Die wichtigsten Änderungen des neuen Erbrechts 2023

Am 1. Januar 2023 tritt die erste "Tranche" des neuen Erbrechts in Kraft. Dies sind die wichtigsten Änderungen:

1. Ist beim Tod des Erblassers ein Scheidungsverfahren hängig, so verliert der überlebende Ehegatte unter bestimmten Voraussetzungen seinen Pflichtteilsanspruch, wenn der vorversterbende Ehegatte entsprechendes testamentarisch verfügt. Tut er dies nicht, so steht dem überlebenden Ehegatten der gesetzliche Erbteil zu.

2. Die Pflichtteile der Nachkommen betragen neu ½ und nicht mehr ¾ ihres gesetzlichen Erbteils.

Die Pflichtteile der Eltern fallen sodann ganz weg.

Beides gibt erheblich grössere Freiheit bei der Nachlassplanung.
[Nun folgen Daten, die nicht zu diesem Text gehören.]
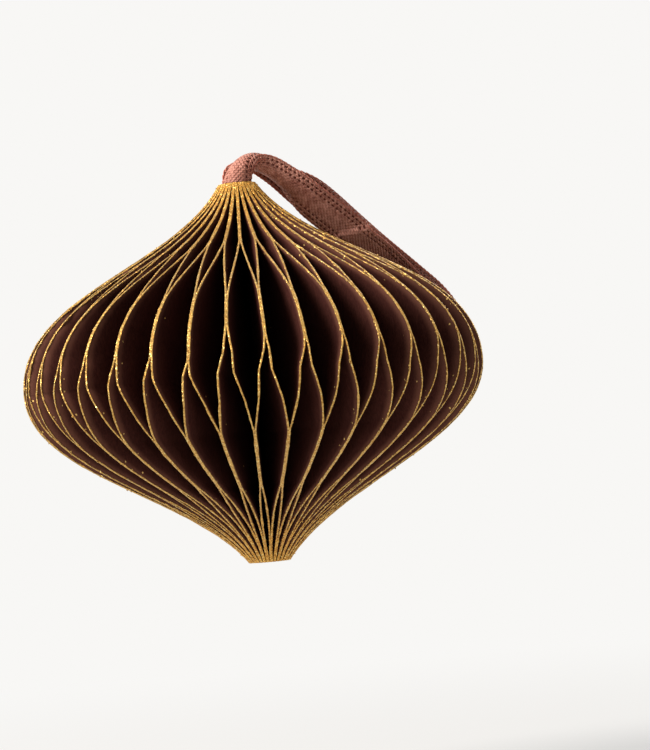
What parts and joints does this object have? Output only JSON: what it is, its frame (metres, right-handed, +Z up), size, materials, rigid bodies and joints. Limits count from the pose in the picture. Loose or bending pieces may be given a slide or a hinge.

3. Darüber hinaus sind verschiedene Rechtsfragen abschliessend beantwortet worden, die bisher zum Teil sehr kontrovers diskutiert worden sind:

  • Berechnung der Pflichtteile von Nachkommen bei güterrechtlicher Bevorzugung des überlebenden Ehegatten
  • (Un)Zulässigkeit von erbvertragswidrigen Schenkungen
  • Herabsetzung von Erwerbungen gemäss gesetzlicher Erbfolge

Es empfiehlt sich sehr, bestehende Ehe- und Erbverträge zu überprüfen und gegebenenfalls anzupassen. Gerade die neue Pflichtteilsregelung kann zu erheblichen Schwierigkeiten bei der Auslegung führen. Soll der Pflichtteil der Nachkommen unter der Herrschaft eines "altrechtlichen" Erbvertrags wie bisher ¾ oder neu ½ betragen? Was haben die Eltern gewollt? Solche Unsicherheiten können zu genau den Problemen führen, welche die Eltern mit dem Erbvertrag haben vermeiden wollen.